One day as I was perusing thrift stores for inspiration, I came across a vintage hymnal book and had an eureka moment. This book represents the very act of fellowship – song! People singing in unison (except in this case it would be drinking and eating) and being in a place of warmth and belonging. From there I researched vintage and Victorian hymnal books for visual inspiration – typefaces, layout, and colors. The point isn’t to emulate the look of the books but to understand the mood of the era, and why/how the pieces recall the feeling that we are looking for to represent the bar as a gathering place.
I have a modest collection of vintage type books and most of the alphabets aren’t available digitally. I don’t use out of the box fonts (that is, digitally available) to create my logos. I find an underused typeface that fits what I am looking for and refine the letters to fit my purpose. I scan the alphabet and redraw the letter by hand to give it my touch and improvements. I take it further into Illustrator and tweak the small details that make it pop. (One such typeface wasn’t used in the final logo, but I’m creating a font from scratch based on my findings – saving that for another post!). Choosing the right typeface for a logo is very important, as type can be charged with history, atmosphere, and eras. Look at black-letter typefaces – does it evoke religiosity, gang tattoos, or Nazism? I discovered one of the typefaces that would exemplify the logo and realized that I have the complete alphabet in a book of letter forms I own. The great thing about finding old books is that they usually have long forgotten fine typefaces (either in a book about type or just some printed material using the faces) not available in digital form.
Not only was I searching for the right typeface for the logo, but also for the menus. Many of the fonts available were too cliched/overused for my taste when it came down to Victorian type. I needed something that would evoke the late and early nineteenth century but doesn’t shout “VICTORIAN!”. I had found the perfect font for the menus in the hymnal book I found at the thrift store and realized I also had this alphabet in a vintage book. Pressed for time, I scanned and cleaned up the font, but left it distressed enough to give the menus a classic feel. The type reference book was printed on cheap thick paper which showed the ink bleed from the metal type, and that alone modified the look of the alphabet when compared to a cleaner version I later found.
Since the main use of the logo would be a painted window sign, gold and a stately slate blue grey would stand out from a shiny reflective window.

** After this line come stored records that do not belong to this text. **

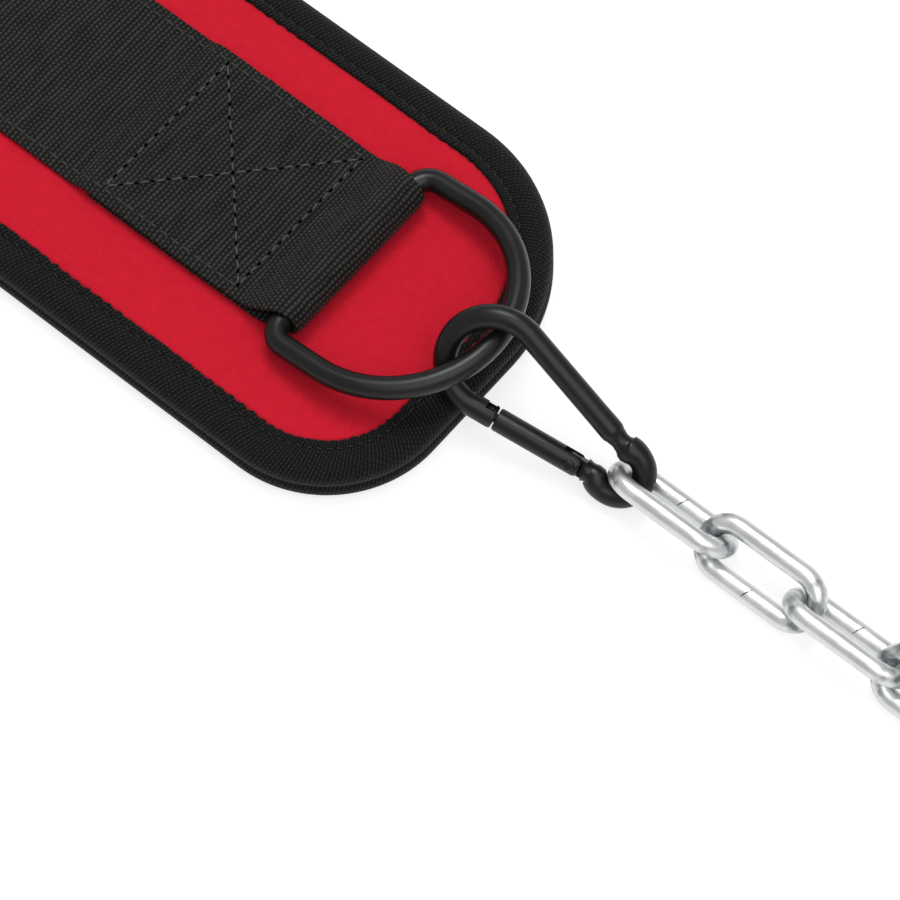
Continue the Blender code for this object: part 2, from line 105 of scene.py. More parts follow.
GATE_HEAD_LENGTH = 0.0014
TONGUE_THICKNESS = 0.0018
TONGUE_REACH = 0.0021
PIN_RADIUS = 0.0009
PIN_HEAD_RADIUS = 0.0014
PIN_HEAD_HEIGHT = 0.0004
PIVOT_FROM_EYE = 0.0084
NOSE_FROM_PIVOT = 0.0196
LINK_WIRE = 0.0048
LINK_INSIDE_LENGTH = 0.0249
LINK_INSIDE_WIDTH = 0.0071
LINK_COUNT = 4
LINK_ROLL = radians(45.0)
FIRST_BEND_SHIFT = -0.00005
CHAIN_SIDE_SHIFT = 0.0008

PADDING_TOP = INNER_LAYER + GAP + OUTER_LAYER
TAPE_TOP = PADDING_TOP + TAPE_ROLL_RISE
HALF_LENGTH = BELT_LENGTH / 2
RING_RADIUS = RING_WIRE / 2
RING_HALF = (RING_OPENING + RING_WIRE) / 2
RING_REACH = RING_STRAIGHT + RING_HALF
LOOP_RADIUS = RING_RADIUS + LOOP_PLAY + WEB_THICKNESS / 2
WEB_FOLD = HALF_LENGTH - WEB_FOLD_INSET
RING_BAR_X = WEB_FOLD - LOOP_RADIUS - WEB_THICKNESS / 2
WEB_LOW = PADDING_TOP + GAP + WEB_THICKNESS / 2
WEB_HIGH = WEB_LOW + WEB_THICKNESS + WEB_LAYER_GAP
RING_BAR_Z = WEB_LOW + LOOP_RADIUS
RING_Y = WEB_SIDE_SHIFT + RING_SIDE_PLAY
LINK_RADIUS = LINK_WIRE / 2
LINK_HALF_WIDTH = LINK_INSIDE_WIDTH / 2 + LINK_RADIUS
LINK_HALF_LENGTH = LINK_INSIDE_LENGTH / 2 + LINK_RADIUS
UP = Vector((0, 0, 1))
MM = 1000

# Sewing
OUTLINE_STEP = 0.0016
BOX_NEAR = 0.0188
BOX_FAR = 0.0594
BOX_HALF = 0.0215
BOX_STITCH = 0.0036
BOX_STITCH_SHOWN = 0.66
BOX_STITCH_LIFT = 0.00026
BOX_STITCH_WANDER = 0.0002
EDGE_STITCH = 0.0034
EDGE_STITCH_SHOWN = 0.76
EDGE_STITCH_LIFT = 0.0002
EDGE_STITCH_WANDER = 0.0003
EDGE_STITCH_INSET = 0.0026
EDGE_STITCH_SINK = 0.00006
TAPE_STITCH = 0.0031
TAPE_STITCH_SHOWN = 0.72
TAPE_STITCH_LIFT = 0.00014
TAPE_STITCH_LOW = 0.00016
TAPE_THREAD_RADIUS = 0.0002
THREAD_RADIUS = 0.00026
STITCH_SINK = 0.00005
STITCH_STEPS = 6
HOLE_RADIUS = 0.00036
HOLE_SINK = 0.0001
HOLE_RISE = 0.00013

# Cloth
KNIT_PITCH = 0.62
KNIT_SHEEN = 0.05
SEAM_ASIDE = 0.045
PANEL_BARE = TAPE_COVER + 0.0006
PANEL_SHARES = (0.0, 0.02, 0.05, 0.1, 0.17, 0.26, 0.37, 0.5, 0.64, 0.8)
SPINE_STEP = 0.004
TAPE_ROLL_END = 0.004
LIP_DRIFT = 0.00035
LIP_RAGGED = 0.00022
LIP_PUCKER = 0.00028
TAPE_PUCKER = 0.00024
TAPE_SWELL = 0.0002
WEB_COLUMNS = 22
WEB_EDGE = 0.0011
WEB_SELVEDGE = 0.0032
FRAY = 0.00016
LOOP_EASE = 0.0002
LOOP_EASE_END = 0.032
LOOP_EASE_LENGTH = 0.012
FRAY_START = 0.02
FRAY_FADE = 0.015

# Wires and welds
HOOK_STEP = 0.0006
HOOK_SIDES = 32
PIN_SIDES = 24
RING_SIDES = 28
LINK_SIDES = 22
# Where the painted dark reflections in the links' bends begin, and how far they fade in
BEND_START = 0.0095
BEND_FADE = 0.003
WELD_HALF_SWEEP = radians(38)
WELD_LEAN = -0.0007
WELD_RADIUS = 0.00018
WELD_RAGGED = 0.00015
WELD_STEPS = 6

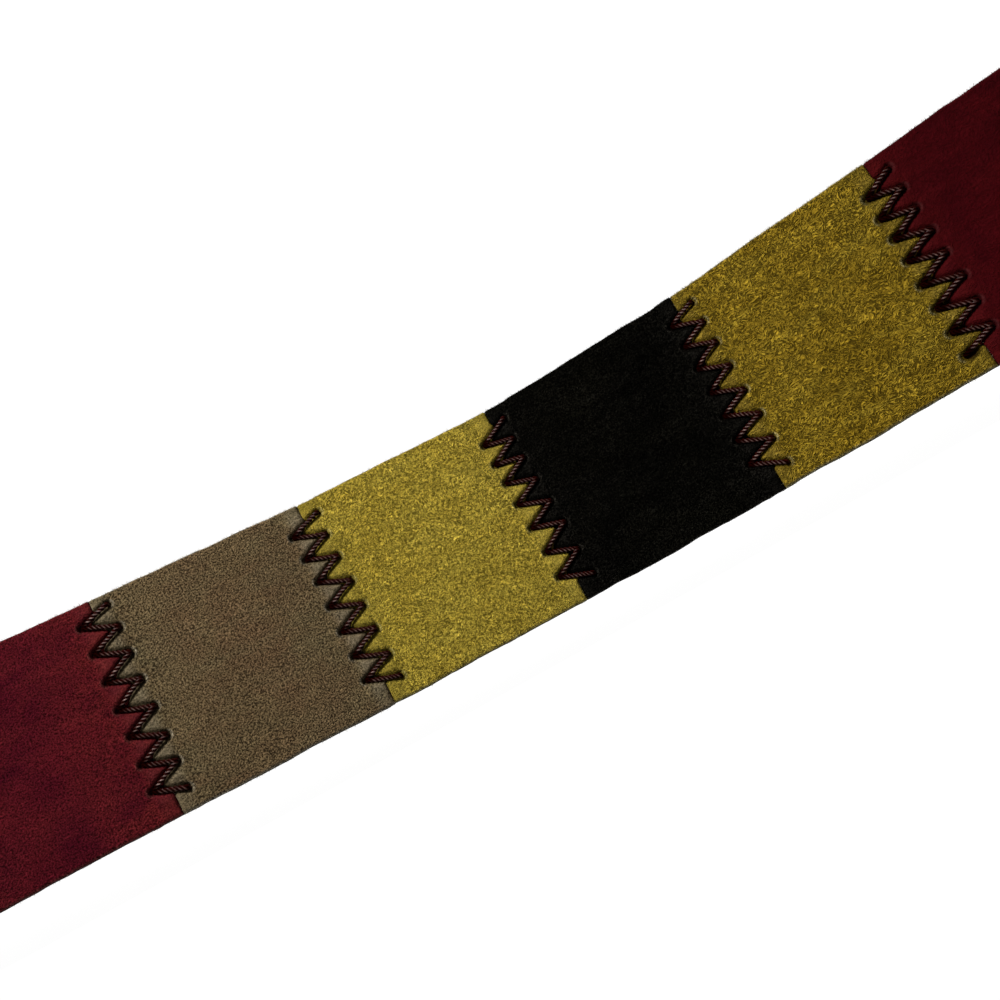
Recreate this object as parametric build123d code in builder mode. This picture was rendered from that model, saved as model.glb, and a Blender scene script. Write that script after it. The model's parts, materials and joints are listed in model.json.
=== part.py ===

Gold stamping was found on the covers of hymnal books, giving it a lightness that recalls holy light. More subtly, it also evokes saloons, and all the connotations that goes with it. The idea of inspirational rays of light were retained, and scroll-work reminiscent of Victorian flourishes gave WITNESS an opulent feel. The logo was painted onto the window by local sign painter Sean Barton the old fashioned way with gold leafing and a steady hand.